Nikki Haley Announces 2024 White House Bid, Says 'Proud Daughter of Indian Immigrants'
Washington: Nikki Haley formally launched her 2024 campaign for the White House on Wednesday (local time), pitching herself to voters as part of a "new generation" of Republican leaders who can win at the ballot box.
Haley is now the first Indian American woman from the Republican Party to run for the presidential bid. As the former governor of South Carolina and US ambassador to the United Nations, took the stage, Haley introduced herself as the proud daughter of Indian immigrants pitching a new future for the Republican party.
Haley noted her parents who were in the audience and said, "My parents left India in search of a better life. They found it in Bamberg, South Carolina, with a population of 2,500. Our little town came to love us ... but it wasn't always easy. We were the only Indian family. Nobody knew who we were, what we were, or why we were there. But my parents knew. And every day, they reminded my brothers and my sister that even on our worst day, we are blessed to live in America," Haley added.
Haley's parents hail from rural Punjab and they moved to Amritsar before emigrating to America in the early 1960s. Haley has often been heard talking about her Indian heritage, something that she even leaned into in a video declaring her candidacy on Tuesday.

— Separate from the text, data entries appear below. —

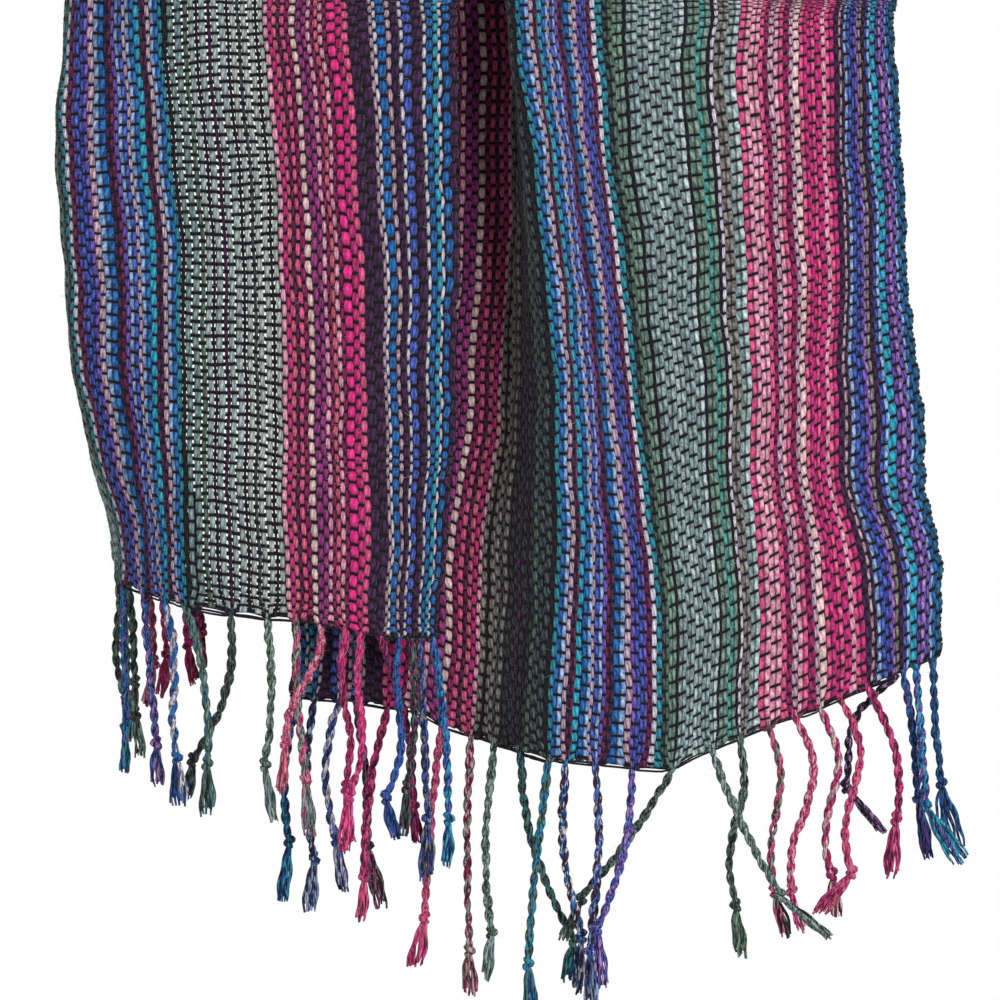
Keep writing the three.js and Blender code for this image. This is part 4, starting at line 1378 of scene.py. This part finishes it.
def twisting() -> ShapingTree:
    """The tree that twists yarns along their paths and makes them tubes.

    Returns:
        The tree.
    """
    rows: list[Row] = [
        *[(name, GIVEN, {"data_type": "FLOAT"}, {"Name": name}) for name in ("thick", "swing", "phase")],
        ("path", "GeometryNodeMeshToCurve", {}, {"Mesh": "@given.Geometry"}),
        ("stepped", "GeometryNodeResampleCurve", {"mode": "LENGTH"},
         {"Curve": "@path", "Length": "@given.Step"}),
        ("along", "GeometryNodeSplineParameter", {}, {}),
        ("turns", MATH, {"operation": "DIVIDE"}, {0: "@along.Length", 1: "@given.Pitch"}),
        ("angle", MATH, MULTIPLY_ADD, {0: "@turns", 1: TURN, 2: "@phase.Attribute"}),
        ("side", "GeometryNodeInputNormal", {}, {}),
        ("way", "GeometryNodeInputTangent", {}, {}),
        ("turned", "ShaderNodeVectorRotate", {"rotation_type": "AXIS_ANGLE"},
         {"Vector": "@side.Normal", "Axis": "@way", "Angle": "@angle"}),
        ("offset", VECTOR, SCALE, {0: "@turned", "Scale": "@swing.Attribute"}),
        ("twisted", "GeometryNodeSetPosition", {}, {"Geometry": "@stepped", "Offset": "@offset"}),
        ("ring", "GeometryNodeCurvePrimitiveCircle", {}, {"Resolution": "@given.Sides", "Radius": 1.0}),
        ("tube", "GeometryNodeCurveToMesh", {}, {
            "Curve": "@twisted", "Profile Curve": "@ring", "Scale": "@thick.Attribute", "Fill Caps": True}),
        ("soft", "GeometryNodeSetShadeSmooth", {}, {0: "@tube"}),
    ]
    return ShapingTree("twisted yarns", {
        "Step": "NodeSocketFloat", "Pitch": "NodeSocketFloat", "Sides": "NodeSocketInt"}, rows)


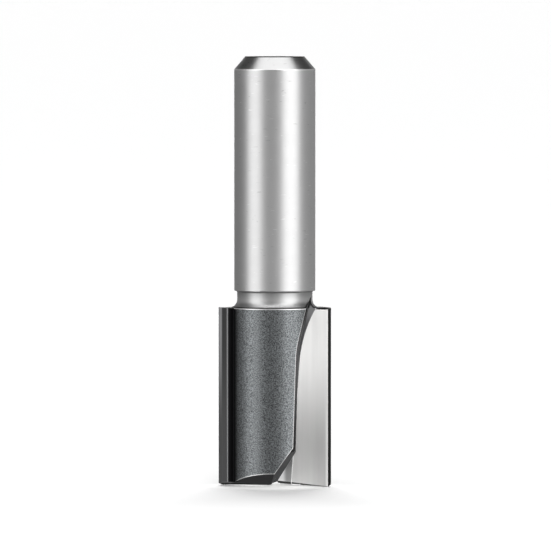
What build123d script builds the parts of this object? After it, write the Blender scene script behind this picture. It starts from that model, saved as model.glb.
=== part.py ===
"""Straight router bit with two brazed carbide cutting tips.

Frame: millimetres, +Z up along the tool's axis. The origin is on the axis, level with
the two cutting corners at the lower end. The long cutting edges stand on +X and -X.
Seen from the shank end the bit turns clockwise.

The cutting form is drawn once, for the tip on +X, and turned half a turn for the other.
It is drawn on the rake face, whose own directions are: outward along the face from
the cutting edge, up, and forward out of the face into the gullet.
"""
import os
from math import cos, radians, sin, sqrt, tan

from build123d import *

# Overall sizes
cutting_diameter = 18.0
cutting_length = 28.0
overall_length = 67.3

# Shank
shank_diameter = 12.7
shank_end_diameter = 9.3
shank_chamfer_height = 2.0
edge_break = 0.15

# Neck groove between shank and core
neck_diameter = 11.8
neck_groove_radius = 1.3
neck_length = 2.62
shoulder_radius = 0.25

# Core, the round middle that carries the two wings
core_diameter = 13.9
wing_foot_radius = 0.5

# Rake face and carbide tip
hook_angle = 13.0
gullet_depth = 5.95
tip_thickness = 2.3
tip_foot_depth = 1.15
tip_top_slope = 6.0
seat_run_out_length = 9.0
seat_run_out_offset = 0.45
seat_run_out_radius = 18.5

# Flats behind the long cutting edge: angles from the tangent at the edge, and widths
tip_relief_angle = 10.0
land_angle = 38.0
land_width = 2.3
heel_land_angle = 49.0
heel_land_width = 1.75
heel_angle = 79.0
heel_width = 0.55
wing_back_angle = 123.0

# Gullet in front of the rake face
gullet_angle = 58.0
gullet_foot_depth = 0.45
gullet_lean = 2.0
gullet_ramp = 15.5
gullet_ramp_length = 7.9
gullet_ramp_radius = 14.0
gullet_exit_length = 0.6
gullet_exit_radius = 5.5

# Gash that opens the end of the gullet as far as the axis
gash_angle = 64.0
gash_lean = 37.0
gash_past_axis = 1.4

# Relief on the end of the tool, behind the short cutting edges
end_dish = 1.5
end_relief = 9.0
second_relief = 18.5
second_relief_tilt = 12.5

# Values that follow from those above
cutting_radius = cutting_diameter / 2
shank_radius = shank_diameter / 2
core_radius = core_diameter / 2
groove_centre_radius = neck_diameter / 2 + neck_groove_radius
groove_centre_height = cutting_length + sqrt(
    neck_groove_radius**2 - (groove_centre_radius - core_radius) ** 2
)
shank_start = cutting_length + neck_length
past = cutting_diameter
over = 1.0

outward = Vector(cos(radians(hook_angle)), -sin(radians(hook_angle)), 0)
forward = Vector(-sin(radians(hook_angle)), -cos(radians(hook_angle)), 0)
rake_face = Plane(origin=(cutting_radius, 0, 0), x_dir=outward, z_dir=forward)


def step(start, angle, length):
    """The point reached from start by going length at an angle leaning back from +Y."""
    return (
        start[0] - length * sin(radians(angle)),
        start[1] + length * cos(radians(angle)),
    )


def both(tool):
    """The tool in place for the tip on +X, and again half a turn round the axis."""
    return [tool, Rot(0, 0, 180) * tool]


def make_section():
    """Cross-section of the cutting end: round core with two relieved wings."""
    corner = (cutting_radius, 0)
    tip_back = tip_thickness / cos(radians(tip_relief_angle - hook_angle))
    land_start = step(corner, tip_relief_angle, tip_back)
    heel_land_start = step(land_start, land_angle, land_width)
    heel_start = step(heel_land_start, heel_land_angle, heel_land_width)
    heel = step(heel_start, heel_angle, heel_width)
    wing_back = step(heel, wing_back_angle, heel[0] / 2)
    outline = [corner, land_start, heel_land_start, heel_start, heel, wing_back, (0, 0)]
    wing = make_face(Polyline(*outline, close=True))
    section = Sketch() + [Circle(core_radius)] + both(wing)
    rim = section.vertices().filter_by(
        lambda v: abs(Vector(v.X, v.Y).length - core_radius) < 1e-4
    )
    feet = [rim.sort_by_distance(Vector(*heel) * side)[0] for side in (1, -1)]
    return fillet(feet, wing_foot_radius)


def make_shank():
    """Turned shank and neck groove, down to the top of the core."""
    chamfer_start = overall_length - shank_chamfer_height
    neck_start = (neck_diameter / 2, groove_centre_height)
    neck_end = (neck_diameter / 2, shank_start)
    profile = Sketch() + make_face(
        [
            Line((0, cutting_length), (core_radius, cutting_length)),
            TangentArc(neck_start, (core_radius, cutting_length), tangent=(0, -1)),
            Polyline(
                neck_start,
                neck_end,
                (shank_radius, shank_start),
                (shank_radius, chamfer_start),
                (shank_end_diameter / 2, overall_length),
                (0, overall_length),
                (0, cutting_length),
            ),
        ]
    )
    corners = [
        (neck_end, shoulder_radius),
        ((shank_radius, shank_start), edge_break),
        ((shank_radius, chamfer_start), edge_break),
        ((shank_end_diameter / 2, overall_length), edge_break),
    ]
    for corner, radius in corners:
        vertex = profile.vertices().sort_by_distance(Vector(*corner))[0]
        profile = fillet(vertex, radius)
    return revolve(Plane.XZ * profile, Axis.Z)


def make_seat():
    """Seat of a tip, cut along the rake face by a cutter that runs out above the tip."""
    foot = (-gullet_depth - tip_foot_depth, 0)
    bend = (-gullet_depth + seat_run_out_offset, cutting_length - seat_run_out_length)
    lean = Vector(bend[0] - foot[0], bend[1])
    sine = lean.X / lean.length
    rise = seat_run_out_length + over
    top_sine = sine + rise / seat_run_out_radius
    turned = sqrt(1 - sine**2) - sqrt(1 - top_sine**2)
    top = (bend[0] + seat_run_out_radius * turned, cutting_length + over)
    outline = make_face(
        [
            Line(foot, bend),
            TangentArc(bend, top, tangent=lean),
            Polyline(top, (over, top[1]), (over, 0), foot),
        ]
    )
    return extrude(rake_face * outline, amount=-tip_thickness)


def make_gullet():
    """V gullet with the rake face for one side, leaning out of the tool above the tips."""
    lean = radians(gullet_lean)
    ramp = radians(gullet_ramp)
    start = (-gullet_depth - gullet_foot_depth - over * tan(lean), -over)
    bend_height = cutting_length - gullet_ramp_length
    bend = (start[0] + (bend_height + over) * tan(lean), bend_height)
    ramp_start = (
        bend[0] + gullet_ramp_radius * (cos(lean) - cos(ramp)),
        bend[1] + gullet_ramp_radius * (sin(ramp) - sin(lean)),
    )
    end_height = cutting_length + gullet_exit_length
    ramp_end = (ramp_start[0] + (end_height - ramp_start[1]) * tan(ramp), end_height)
    exit_angle = radians(60)
    way_out = (
        ramp_end[0] + gullet_exit_radius * (cos(ramp) - cos(exit_angle)),
        ramp_end[1] + gullet_exit_radius * (sin(exit_angle) - sin(ramp)),
    )
    outline = make_face(
        [
            Line(start, bend),
            TangentArc(bend, ramp_start, tangent=(sin(lean), cos(lean))),
            Line(ramp_start, ramp_end),
            TangentArc(ramp_end, way_out, tangent=(sin(ramp), cos(ramp))),
            Polyline(way_out, (over, way_out[1]), (over, -over), start),
        ]
    )
    wall = outward * cos(radians(gullet_angle)) + forward * sin(radians(gullet_angle))
    return extrude(rake_face * outline, amount=past, dir=wall)


def make_gash():
    """V cut that clears the end from the rake face inward, a little past the axis."""
    slope = tan(radians(gash_lean))
    floor = -cutting_radius * cos(radians(hook_angle)) - gash_past_axis
    height = -floor / slope
    outline = make_face(
        Polyline(
            (floor - over * slope, -over),
            (floor + height * slope, height),
            (over, height),
            (over, -over),
            close=True,
        )
    )
    wall = outward * cos(radians(gash_angle)) + forward * sin(radians(gash_angle))
    return extrude(rake_face * outline, amount=past, dir=wall)


def make_tip_top():
    """Space above a tip, whose top falls towards the rake face."""
    slope = tan(radians(tip_top_slope))
    point = Vector(cutting_radius, 0, cutting_length - tip_thickness * slope)
    up = Vector(0, 0, 1) + forward * slope
    slab = Plane(origin=point, x_dir=outward, z_dir=up)
    return slab * Box(4 * past, 4 * past, past, align=(Align.CENTER, Align.CENTER, Align.MIN))


def below(point, inward_slope, back_slope):
    """Half of the space under a plane that rises inward and behind the rake face."""
    up = Vector(0, 0, 1) + outward * inward_slope + forward * back_slope
    slab = Plane(origin=point, x_dir=outward.cross(up).cross(up), z_dir=up)
    slab = slab * Box(4 * past, 4 * past, past, align=(Align.CENTER, Align.CENTER, Align.MAX))
    half = Box(4 * past, 2 * past, 4 * past, align=(Align.CENTER, Align.MIN, Align.CENTER))
    return slab & half


def make_end_relief():
    """The two ground planes behind a short cutting edge, as one cutter."""
    corner = Vector(cutting_radius, 0, 0)
    dish = tan(radians(end_dish))
    relief = tan(radians(end_relief))
    first = below(corner, dish, relief)
    inner = gullet_depth + tip_foot_depth
    anchor = corner - outward * inner - forward * tip_thickness
    anchor += Vector(0, 0, inner * dish + tip_thickness * relief)
    second = below(anchor, tan(radians(second_relief_tilt)), tan(radians(second_relief)))
    return first + second


blank = extrude(make_section(), amount=cutting_length)
seat = make_seat()
relief = make_end_relief()

body = blank + make_shank()
for tool in (make_gullet(), make_gash(), relief, seat):
    body -= both(tool)

tip = (seat & blank) - relief - make_tip_top()
parts = {
    "body": body,
    "cutting_tip_1": tip,
    "cutting_tip_2": Rot(0, 0, 180) * tip,
}

os.makedirs("parts", exist_ok=True)
for name, shape in parts.items():
    solids = shape.solids()
    assert len(solids) == 1, f"{name} came out as {len(solids)} solids"
    solid = solids[0]
    solid.label = name
    export_step(solid, f"parts/{name}.step")
    print(name, round(solid.volume, 1), solid.bounding_box())
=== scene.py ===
"""Look of the straight router bit: finishes for its steel body and carbide tips, and a
pale stage with soft light and the photograph's camera."""
import math
from types import SimpleNamespace

import bpy
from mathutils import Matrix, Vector


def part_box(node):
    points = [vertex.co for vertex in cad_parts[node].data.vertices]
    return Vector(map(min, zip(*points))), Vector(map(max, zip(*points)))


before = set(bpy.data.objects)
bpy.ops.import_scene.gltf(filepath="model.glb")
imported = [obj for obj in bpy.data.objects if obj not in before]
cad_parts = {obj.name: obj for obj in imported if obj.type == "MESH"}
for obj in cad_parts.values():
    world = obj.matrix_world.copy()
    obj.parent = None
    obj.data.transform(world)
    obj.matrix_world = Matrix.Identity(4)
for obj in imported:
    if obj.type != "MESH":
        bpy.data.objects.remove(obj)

bl_info = {
    "name": "Straight Router Bit",
    "version": (1, 0, 0),
    "blender": (4, 5, 0),
    "location": "View3D > Sidebar > Router Bit",
    "description": "Finishes a straight router bit and sets its stage",
    "category": "Object",
}

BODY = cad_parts["body"]
TIPS = [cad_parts["cutting_tip_1"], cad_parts["cutting_tip_2"]]
MM = 0.001
BLACK = (0.0, 0.0, 0.0)
DARK = (0.02, 0.02, 0.02)

# Cutting form: the rake plane's own directions, and lines on it that rise as they go
HOOK_ANGLE = math.radians(13.0)
FORWARD = (math.sin(HOOK_ANGLE), math.cos(HOOK_ANGLE), 0.0)
OUTWARD = (math.cos(HOOK_ANGLE), -math.sin(HOOK_ANGLE), 0.0)
RAKE_OFFSET = 9.0 * MM * math.sin(HOOK_ANGLE)
SHORT_EDGE_SLOPE = 0.0585
SHORT_EDGE_HEIGHT = 0.64 * MM
GULLET_RAMP_SLOPE = 0.2773
GULLET_RAMP_FOOT = -2.70 * MM

# Picture: its width, and where the tool's axis and lower end lie in it, in pixels
PICTURE_SIZE = 551.0
AXIS_COLUMN = 274.8
LOWER_END_ROW = 485.8

# Width of the camera's sensor in millimetres
SENSOR_WIDTH = 36.0


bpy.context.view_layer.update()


# Sizes and colours that a user would change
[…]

"I was the proud daughter of Indian immigrants. Not black, not white. I was different," she says in the video. "But my mom would always say, 'Your job is not to focus on the differences, but the similarities.'"
"I know America is better than all the division and distractions that we have today," Haley told several hundred supporters in Charleston, South Carolina. "And I'm confident that the American people agree. We're ready to move past the stale ideas and faded names of the past, and we are more than ready for a new generation to lead us into the future."
Haley declined to criticize former President Donald Trump directly, and instead focused her criticism on President Joe Biden and establishment politicians of both parties in Washington. In one not-so-subtle dig at both Trump and Biden, Haley called for "mandatory mental competency tests" for politicians over the age of 75. Trump is 76, and Biden is 80.
"America is not past our prime -- it's just that our politicians are past theirs," she told the crowd.
Haley is so far the only GOP challenger to her former boss Trump, who announced his candidacy for the Republican nomination last November. She joined the Trump administration as the US ambassador to the United Nations in January 2017 and departed the post at the end of 2018.